SALT LAKE CITY, Utah (ABC4 News) – Some employers who are trying to pay their unemployed workers from funds they received through the Paycheck Protection Program are seeing push back from their employees.
As funds from the PPP come in, employers are supposed to use that money to pay their workers, but some are reporting their employees do not want to be paid because they are receiving more money collecting unemployment.
Under normal state funded unemployment insurance, laid off or fired employees receive a weekly amount (maximum $496 based on prior period income reporting).
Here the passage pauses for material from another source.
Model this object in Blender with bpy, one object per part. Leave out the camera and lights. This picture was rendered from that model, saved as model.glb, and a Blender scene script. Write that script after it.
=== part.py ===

But with the implementation of the CARES Act due to the coronavirus pandemic, those on unemployment are now receiving an additional $600 per week through July 31 or when they return to work, whichever is sooner.
Brooke Porter Coles with the Department of Workforce Services said if an individual receives a paycheck, including from their employer through a PPP loan, they must report that in their weekly unemployment claim, but said that will not take them off unemployment.
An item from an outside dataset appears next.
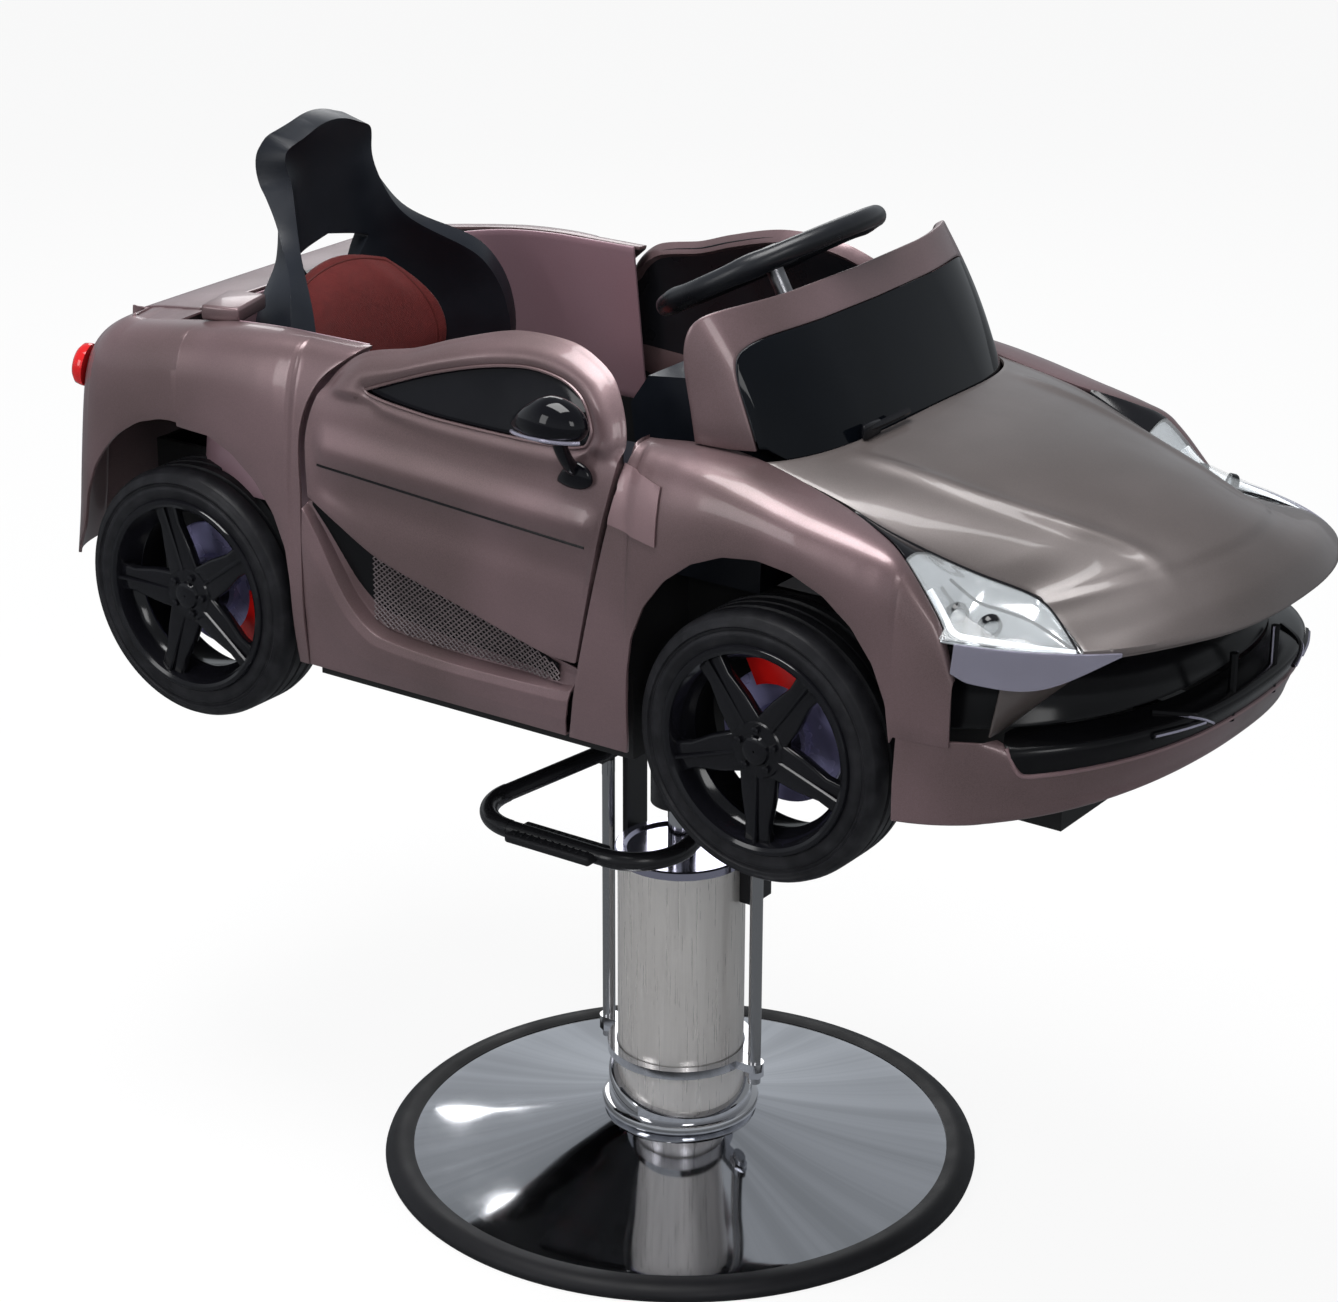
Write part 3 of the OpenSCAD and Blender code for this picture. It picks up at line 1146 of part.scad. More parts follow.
function seat_f(a, v, lift) = let (m = seat_mid(v), d = seat_dir(v), s = seat_bolster(v) * pow(abs(a), 4) + lift)
    [a * xx(curve(seat_w_shares, v)), m[0] - s * d[1], m[1] + s * d[0]];
stand_x = 70;
stand_y = 205;
stand_l = 90;
hole_w = 112;
hole_low_w = 76;
hole_h = 34;
hole_z = zz(1.078);
module seat_shell() {
    color([0.08, 0.08, 0.09]) difference() {
        union() {
            skin(function (u, v) seat_f(2 * u - 1, v, 0), 16, 24, function (u, v) seat_wall(u, v), -1);
            translate([-stand_x, stand_y, tub_z + floor_t])
                cube([2 * stand_x, stand_l, zz(0.33) - shell_t / 3 - tub_z - floor_t]);
        }
        translate([0, yy(0.8), hole_z]) rotate([-90, 0, 0]) linear_extrude(yy(0.95) - yy(0.8))
            polygon([[-hole_w / 2, hole_h / 3], [0, 0], [hole_w / 2, hole_h / 3], [hole_low_w / 2, hole_h],
                    [-hole_low_w / 2, hole_h]]);
    }
}

function pillow(a, b, t) = t * (1 - 0.85 * pow(abs(a), 4)) * (1 - 0.85 * pow(abs(b), 4));
pad_share = 0.72;
pad_lift = 1.7;
function back_pad_f(u, v) = let (a = 2 * u - 1, b = 2 * v - 1, w = lerp(0.44, 0.735, v))
    seat_f(a * pad_share * (1 - 0.12 * b * b), w, pad_lift);
module seat_back_pad() {
    color([0.45, 0.13, 0.11]) skin(function (u, v) back_pad_f(u, v), 14, 10,
        function (u, v) pillow(2 * u - 1, 2 * v - 1, back_pad_t), 1);
}
function base_pad_f(u, v) = let (a = 2 * u - 1, b = 2 * v - 1, w = lerp(0.02, 0.33, v))
    seat_f(a * pad_share * (1 - 0.08 * b * b), w, pad_lift);
module seat_base_pad() {
    color([0.45, 0.13, 0.11]) skin(function (u, v) base_pad_f(u, v), 14, 10,
        function (u, v) pillow(2 * u - 1, 2 * v - 1, seat_pad_t), 1);
}

// Wheels and calipers in their places
module wheel_place(side, y) {
    on_side(side) translate([wheel_in, y, axle_z]) children();
}
module tyre_front_left() {
    wheel_place(1, front_axle_y) tyre();
}
module tyre_front_right() {
    wheel_place(-1, front_axle_y) tyre();
}
module tyre_rear_left() {
    wheel_place(1, rear_axle_y) tyre();
}
module tyre_rear_right() {
    wheel_place(-1, rear_axle_y) tyre();
}
module rim_front_left() {
    wheel_place(1, front_axle_y) rim();
}
module rim_front_right() {
    wheel_place(-1, front_axle_y) rim();
}
module rim_rear_left() {
    wheel_place(1, rear_axle_y) rim();
}
module rim_rear_right() {
    wheel_place(-1, rear_axle_y) rim();
}
module front_caliper_left() {
    wheel_place(1, front_axle_y) caliper(0);
}
module front_caliper_right() {
    wheel_place(-1, front_axle_y) caliper(0);
}
rear_caliper_turn = 110;
module rear_calipers() {
    both() wheel_place(1, rear_axle_y) caliper(rear_caliper_turn);
}

base_weight();
base_cover();
base_rim();
column_collar();
column_sleeve();
pump_cylinder();
cylinder_head();
lever_bracket();
pump_lever();
lever_pad();
push_rods();
pump_crosshead();
piston_rod();
swivel_hub();
mounting_frame();
plate_bolts();
chassis_tub();
front_axle();
rear_axle();
rear_calipers();
knuckle_left();
knuckle_right();
front_caliper_left();
front_caliper_right();
tie_rod();
steering_shaft();
steering_wheel();
tyre_front_left();
tyre_front_right();
tyre_rear_left();
tyre_rear_right();
rim_front_left();
rim_front_right();
rim_rear_left();
rim_rear_right();
front_fenders();
hood();
front_bumper();
front_grille();
headlights();
headlight_trims();
rear_fenders();
rear_deck();
tail_lights();
side_sills();
scoop_grilles();
cabin_liner();
windshield_frame();
windshield_glass();
dashboard();
seat_shell();
seat_back_pad();
seat_base_pad();
door_hinges();
door_left();
door_right();
window_left();
window_right();
mirror_left();
mirror_right();
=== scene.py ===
import bpy
import bmesh
from math import acos, atan2, copysign, cos, degrees, exp, hypot, pi, radians, sin, sqrt
from mathutils import Matrix, Vector


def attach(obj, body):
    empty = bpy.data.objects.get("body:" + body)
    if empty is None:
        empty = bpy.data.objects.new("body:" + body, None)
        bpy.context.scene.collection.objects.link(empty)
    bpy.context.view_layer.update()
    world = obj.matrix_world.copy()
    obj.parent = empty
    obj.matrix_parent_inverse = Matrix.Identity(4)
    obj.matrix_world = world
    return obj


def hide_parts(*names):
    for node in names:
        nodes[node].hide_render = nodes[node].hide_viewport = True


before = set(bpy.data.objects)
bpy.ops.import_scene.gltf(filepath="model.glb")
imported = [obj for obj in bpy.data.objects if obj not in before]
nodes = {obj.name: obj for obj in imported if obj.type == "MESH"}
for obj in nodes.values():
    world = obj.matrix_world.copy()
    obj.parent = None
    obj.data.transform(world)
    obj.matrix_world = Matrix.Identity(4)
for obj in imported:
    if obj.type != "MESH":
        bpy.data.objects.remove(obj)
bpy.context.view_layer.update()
MM = 0.001


# The car's own measures, in millimetres, as in the part's source

CAR_L, SIDE_X, RIDE_Z, BODY_H = 1200, 264, 556, 311
SKIN, SEAM, DOOR_GAP = 4, 0.6, 4.5
AXLE_Z, REAR_AXLE, WHEELBASE = 594, 401, 657
FRONT_AXLE = REAR_AXLE - WHEELBASE
ARCH_R, ARCH_Z = 135, 635
TYRE_W = 74
WHEEL_IN = SIDE_X - TYRE_W
WIDE_X = 236.28
TUB_TOP = 699.06
STEER_Y, STEER_Z, STEER_TILT = -94.8, 946.927, 28.8


def yy(share):
    return CAR_L * (share - 0.53)


def xx(share):
    return share * SIDE_X


def zz(share):
    return RIDE_Z + share * BODY_H


def along(y):
    return y / CAR_L + 0.53


def up(z):
    return (z - RIDE_Z) / BODY_H


def lerp(a, b, t):
    if isinstance(a, (tuple, list)):
        return tuple(p + (q - p) * t for p, q in zip(a, b))
    return a + (b - a) * t


def steps(low, high, n):
    """n + 1 even values from low to high."""
    return [lerp(low, high, i / n) for i in range(n + 1)]


def clamp(t, low=0.0, high=1.0):
    return min(max(t, low), high)


def ease(t):
    t = clamp(t)
    return t * t * (3 - 2 * t)


def bump(t, middle, width):
    return exp(-((t - middle) / width) ** 2)


def curve(table, t):
    """A smooth curve through the points (place, value) of a table."""
    t = clamp(t, table[0][0], table[-1][0])
    i = 0
    while i < len(table) - 2 and t >= table[i + 1][0]:
        i += 1

    def slope(k):
        a, b = max(k - 1, 0), min(k + 1, len(table) - 1)
        return (table[b][1] - table[a][1]) / (table[b][0] - table[a][0])
    h = table[i + 1][0] - table[i][0]
    s = (t - table[i][0]) / h
    m0, m1 = slope(i) * h, slope(i + 1) * h
    return ((2 * s ** 3 - 3 * s ** 2 + 1) * table[i][1] + (s ** 3 - 2 * s ** 2 + s) * m0
            + (3 * s ** 2 - 2 * s ** 3) * table[i + 1][1] + (s ** 3 - s ** 2) * m1)


def power(c, n):
    return copysign(abs(c) ** (2 / n), c)


def dsin(a):
    return sin(radians(a))


def dcos(a):
    return cos(radians(a))


# The nose in plan, the hood, the fenders and the tail

NOSE_START, NOSE_N = yy(0.23), 2.4


def nose_len(z):
    t = clamp((z - zz(0.14)) / (zz(0.57) - zz(0.14)))
    return NOSE_START - lerp(yy(0.04), yy(0), t)


def plan_nose(a, z):
    return SIDE_X * power(dsin(a), NOSE_N), NOSE_START - nose_len(z) * power(dcos(a), NOSE_N)


def nose_half(y):
    if y > NOSE_START:
        return SIDE_X
    t = min((NOSE_START - y) / nose_len(zz(0.5)), 1)
    return SIDE_X * max(1 - t ** NOSE_N, 0) ** (1 / NOSE_N)


def nose_at(a, z, inset):
    p, q0, q1 = plan_nose(a, z), plan_nose(a - 0.5, z), plan_nose(a + 0.5, z)
    q = (q1[0] - q0[0], q1[1] - q0[1])
    n = hypot(*q)
    return p[0] - inset * q[1] / n, p[1] + inset * q[0] / n, z


def door_front(z):
    return lerp(yy(0.4742), yy(0.44), (z - zz(0.2186)) / (zz(0.868) - zz(0.2186)))


HOOD_X = [(0.0767, 0.814), (0.113, 0.70), (0.135, 0.644), (0.18, 0.70), (0.239, 0.765), (0.28, 0.775),
          (0.372, 0.745)]
HOOD_Z = [(0.0767, 0.566), (0.113, 0.63), (0.135, 0.646), (0.18, 0.695), (0.239, 0.775), (0.28, 0.833),
          (0.372, 0.907)]
FENDER_X = [(0.159, 0.945), (0.18, 0.92), (0.209, 0.89), (0.23, 0.85), (0.28, 0.781), (0.372, 0.75),
            (0.4425, 0.81)]
FENDER_Z = [(0.159, 0.463), (0.17, 0.576), (0.18, 0.633), (0.209, 0.749), (0.23, 0.785), (0.28, 0.833),
            (0.372, 0.907), (0.4425, 0.907)]
SECTION = 3.2
BUMPER_TOP, FENDER_FRONT = zz(0.273), yy(0.159)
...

“Their unemployment benefits for that week will be prorated to reflect the amount they earned from the paycheck,” said Coles. “They will not be removed from unemployment benefits, unless they have returned to full employment.”
Employers are required to use that money to pay their employees as outlined in the policies set up when the program was implemented so employers are doing the right thing by issuing them paychecks.
Right now, however, the Small Business Administration said they have ran out of the $349 billion funded for the PPP program.
Monday Congress stalled during discussions on more funding for the program however on Tuesday they moved one step closer to re-filling the Paycheck Protection Program when the Senate passed a $483 billion coronavirus aid package. The House is expected to vote on it later this week.